Working Cities celebrates $2.8M in funding for five Massachusetts communities
Cities working to address issues ranging from neighborhood revitalization to workforce development in second round of Boston Fed competition
On July 18, the Boston Fed hosted over 150 guests for a celebration honoring winning teams from Massachusetts's second round of the Working Cities Challenge. Cross-sector leaders from Haverhill, Lowell, Pittsfield, Springfield, and Worcester presented their respective plans – aimed at improving outcomes for low-income residents – to an audience made up of State officials, Boston Fed leadership, and members of the philanthropic, nonprofit, business, and local government communities.
In June, the Boston Fed awarded $475,000 in grant funding for each initiative – totaling $2.8M – made possible by a consortium of partners including the Commonwealth of Massachusetts, the Massachusetts Competitive Partnership, the Doris Duke Charitable Foundation, the Kresge Foundation, the Barr Foundation, the Smith Family Foundation, and Living Cities. The winners of the competition were selected by an independent jury that does not include the Boston Fed.
"Without our many partners, this effort would not have been possible. This is truly collaboration with real results. We've seen real progress and that's not just our analysis – I hear it from elected officials, from business leaders, national philanthropy, from nonprofits, and people in the cities and towns," Boston Fed President & CEO Eric Rosengren said, thanking Massachusetts Senate President Stan Rosenberg and Secretary of Housing and Economic Development Jay Ash for their multi-year support of the Challenge, which has received state funding for the past three fiscal years.

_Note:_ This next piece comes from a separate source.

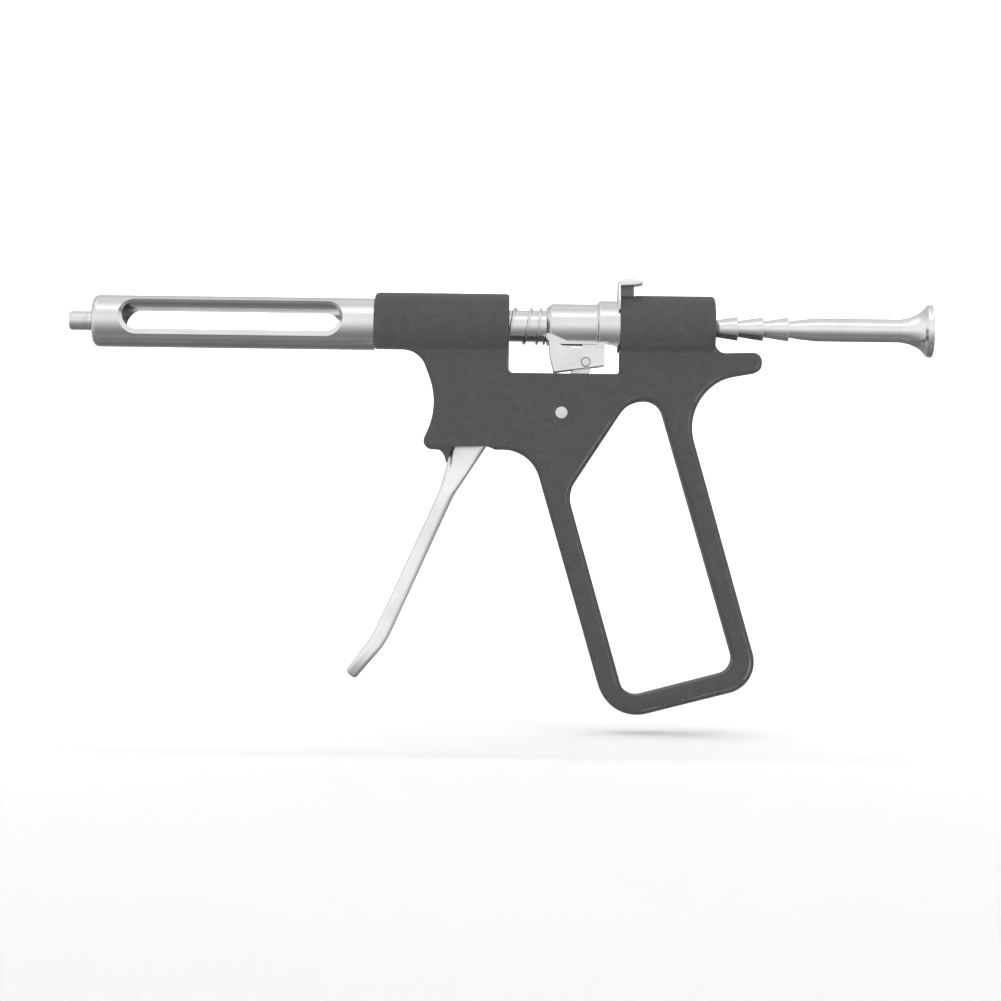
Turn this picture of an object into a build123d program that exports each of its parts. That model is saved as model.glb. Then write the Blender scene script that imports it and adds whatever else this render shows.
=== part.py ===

In addition to comments from Rosenberg and Ash at the celebration, the audience heard from MassDevelopment CEO Marty Jones, Massachusetts Competitive Partnership (MACP) CEO Dan O'Connell, and State Street Chairman and CEO and MACP representative Jay Hooley. Both Marty and Dan were part of the independent jury that selected the five winning cities from a pool of ten eligible communities.
"Today's event really highlighted the important work that the city teams have done, and continue to do, to enhance their communities," Jones said. "I think I can speak for the jury when I say that we're all looking forward to seeing the initiatives come to life."
The cities will work on their initiatives—which focus on neighborhood revitalization, workforce development, and improving access to economic opportunity—over a three-year period, accompanied by technical assistance and a learning community for best-practice sharing.